We consider here only random variables whose values are integers. Their distribution functions are then defined on these integers. We shall find it convenient to assume here that these distribution functions are defined for all integers, by defining them to be 0 where they are not otherwise defined.

## Convolutions

Suppose *X *and *Y* are two independent discrete random variables with distribution functions \(m_1(x)\) and \(m_2(x)\). Let *Z = X + Y*. We would like to determine the distribution function* m3(x) *of *Z.* To do this, it is enough to determine the probability that *Z* takes on the value *z*, where *z *is an arbitrary integer. Suppose that *X = k*, where *k* is some integer. Then *Z = z* if and only if *Y = z − k.* So the event *Z = z* is the union of the pairwise disjoint events.

\[(X=k) \text{ and } (Y= z - k)\]

where *k *runs over the integers. Since these events are pairwise disjoint, we have

\[P(Z=z) = \sum_{k=-\infty}^\infty P(X=k) \cdot P(Y=z-k)\]

Thus, we have found the distribution function of the random variable *Z*. This leads to the following definition.

Let \(X\) and \(Y\) be two independent integer-valued random variables, with distribution functions \(m_1(x)\) and \(m_2(x)\) respectively. Then the convolution of \(m_1(x)\) and \(m_2(x)\) is the distribution function \(m_3 = m_1 * m_2\) given by

\[ m_3(j) = \sum_k m_1(k) \cdot m_2(j-k) ,\]

for* j = . . . , −2, −1, 0, 1, 2, . . ..* The function m3(x) is the distribution function of the random variable *Z = X + Y.*

It is easy to see that the convolution operation is commutative, and it is straightforward to show that it is also associative.

Now let \(S_n = X_1 + X_2 + . . . + X_n \) be the sum of n independent random variables of an independent trials process with common distribution function m defined on the integers. Then the distribution function of \(S_1\) is m. We can write

\[ S_n = S_{n-1} + X_n \]

Thus, since we know the distribution function of \(X_n\) is *m*, we can find the distribution function of \(S_n\) by induction.

A die is rolled twice. Let \(X_1\) and \(X_2\) be the outcomes, and let \( S_2 = X_1 + X_2\) be the sum of these outcomes. The \(X_1\) and \(X_2\) have the common distribution function:

\[ m = \bigg( \begin{array}{}1 & 2 & 3 & 4 & 5 & 6 \\ 1/6 & 1/6 & 1/6 & 1/6 & 1/6 & 1/6 \end{array} \bigg) .\]

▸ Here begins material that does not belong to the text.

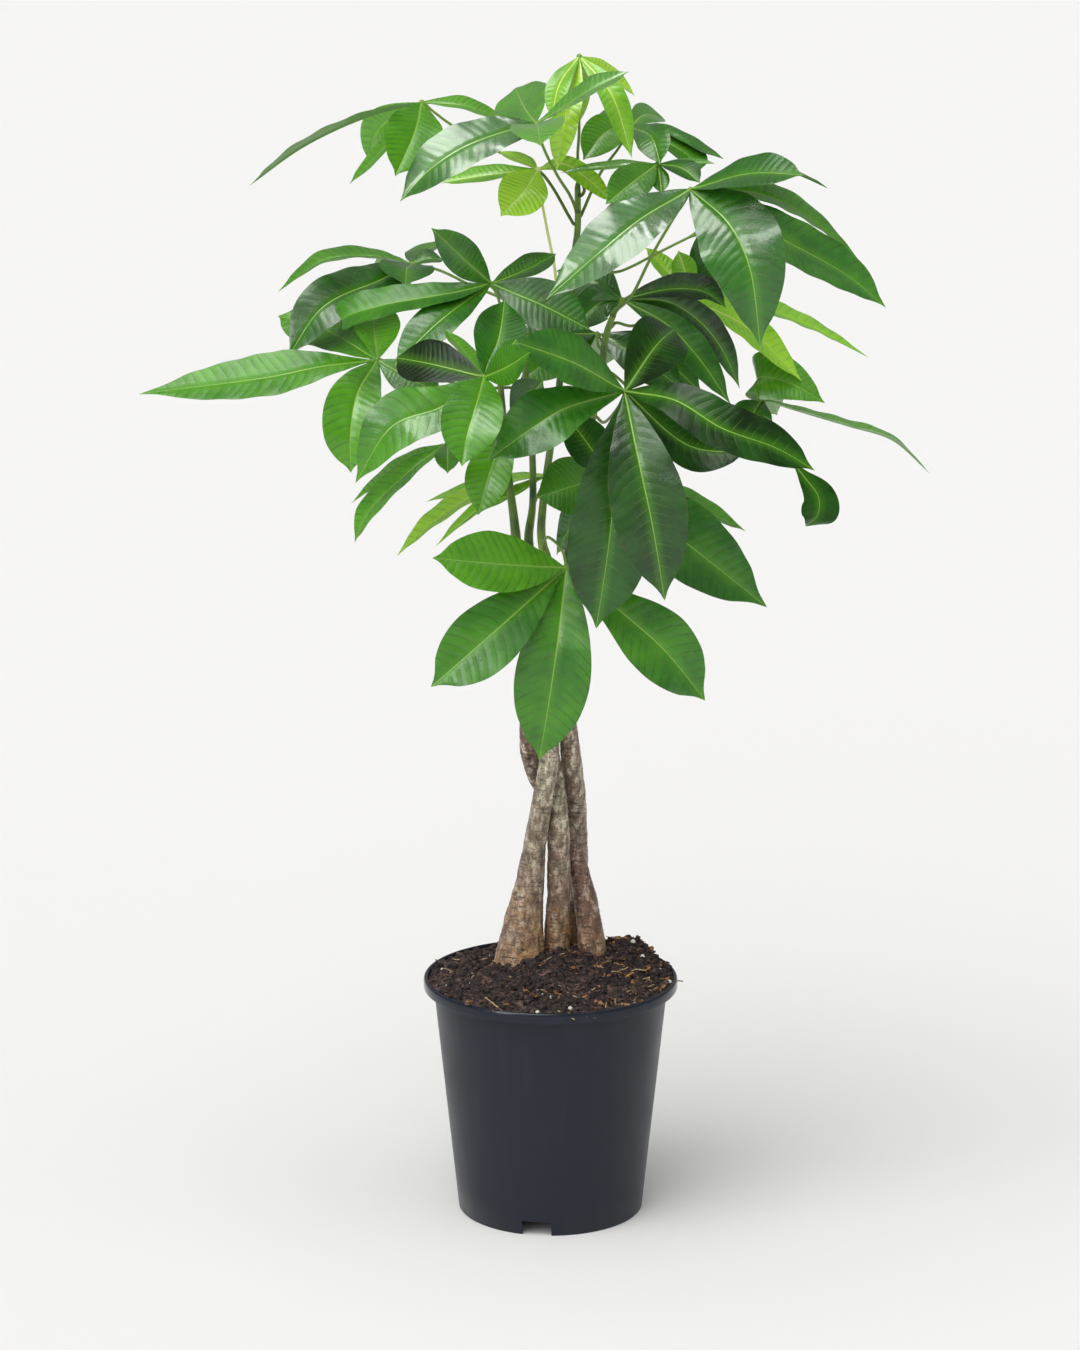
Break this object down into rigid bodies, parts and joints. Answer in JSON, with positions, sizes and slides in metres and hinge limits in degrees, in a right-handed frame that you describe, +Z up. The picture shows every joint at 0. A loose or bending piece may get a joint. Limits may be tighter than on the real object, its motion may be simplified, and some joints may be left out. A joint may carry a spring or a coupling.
{
  "type": "potted money tree",
  "caption": "Indoor tree with slender braided trunks and hand-shaped compound leaves, standing in mounded soil in a round tapered plant pot.",
  "frame": {"origin": "middle of the pot's flat base, on the surface it stands on", "axes": "+Z up along the pot's axis, +X to the viewer's right, -Y towards the viewer of the picture"},
  "size_m": [0.6168, 0.484, 0.909],
  "materials": {
    "pot": "satin blue-black moulded polypropylene",
    "soil": "rough damp peat and bark potting mix",
    "trunk": "grey-brown bark with fine cross marks, turning green above the braid",
    "leaf": "satin leathery green leaf with pale veins",
    "young_leaf": "soft glossy yellow-green young leaf"
  },
  "bodies": {
    "root": {"pot": "pot", "soil": "soil", "trunk_1": "trunk", "trunk_2": "trunk", "trunk_3": "trunk", "trunk_4": "trunk", "leaf_right_top": "leaf", "leaf_right_front": "leaf", "leaf_low_front": "leaf", "leaf_left_wide": "leaf", "leaf_left_mid": "leaf", "leaf_centre_front": "leaf", "leaf_young_light": "young_leaf", "leaf_top_gloss": "leaf", "leaf_top_left": "leaf", "leaf_top_bud": "young_leaf", "leaf_top_right": "leaf", "leaf_top_small": "leaf", "leaf_right_inner": "leaf", "leaf_right_back": "young_leaf", "leaf_right_far": "leaf", "leaf_left_low": "leaf", "leaf_left_thin": "leaf", "leaf_centre_low": "leaf", "leaf_under_front": "leaf", "leaf_left_back": "leaf", "leaf_centre_back": "leaf", "leaf_right_hidden": "leaf"}
  },
  "joints": []
}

The distribution function of \(S_2\) is then the convolution of this distribution with itself. Thus,

\[\begin{array}{} P(S_2 =2) & = & m(1)m(1) \\ & = & \frac{1}{6}\cdot\frac{1}{6} = \frac{1}{36} \\ P(S_2 =3) & = & m(1)m(2) + m(2)m(1) \\ & = & \frac{1}{6}\cdot\frac{1}{6} + \frac{1}{6}\cdot\frac{1}{6} = \frac{2}{36} \\ P(S_2 =4) & = & m(1)m(3) + m(2)m(2) + m(3)m(1) \\ & = & \frac{1}{6}\cdot\frac{1}{6} + \frac{1}{6}\cdot\frac{1}{6} + \frac{1}{6}\cdot\frac{1}{6} = \frac{3}{36}\end{array}\]

Continuing in this way we would find \(P(S_2 = 5) = 4/36, P(S_2 = 6) = 5/36, P(S_2 = 7) = 6/36, P(S_2 = 8) = 5/36, P(S_2 = 9) = 4/36, P(S_2 = 10) = 3/36, P(S_2 = 11) = 2/36,\) and \(P(S_2 = 12) = 1/36\). The distribution for S3 would then be the convolution of the distribution for \(S_2\) with the distribution for \(X_3\). Thus \(P(S_3 = 3) = P(S_2 = 2)P(X_3 = 1)\).

and so forth.

This is clearly a tedious job, and a program should be written to carry out this calculation. To do this we first write a program to form the convolution of two densities p and q and return the density r. We can then write a program to find the density for the sum Sn of n independent random variables with a common density p, at least in the case that the random variables have a finite number of possible values.

Running this program for the example of rolling a die* n* times for *n = 10, 20, 30* results in the distributions shown in Figure 7.1. We see that, as in the case of Bernoulli trials, the distributions become bell-shaped. We shall discuss in Chapter 9 a very general theorem called the *Central Limit Theorem *that will explain this phenomenon.

#### Example 7.2

A well-known method for evaluating a bridge hand is: an ace is assigned a value of 4, a king 3, a queen 2, and a jack 1. All other cards are assigned a value of 0. The *point count* of the hand is then the sum of the values of the cards in the hand. (It is actually more complicated than this, taking into account voids in suits, and so forth, but we consider here this simplified form of the point count.) If a card is dealt at random to a player, then the point count for this card has distribution

\[ p_x = \bigg( \begin{array}{} 0&1 & 2 & 3 & 4 \\ 36/52 & 4/52 & 4/52 & 4/52 & 4/52 \end{array} \bigg) \].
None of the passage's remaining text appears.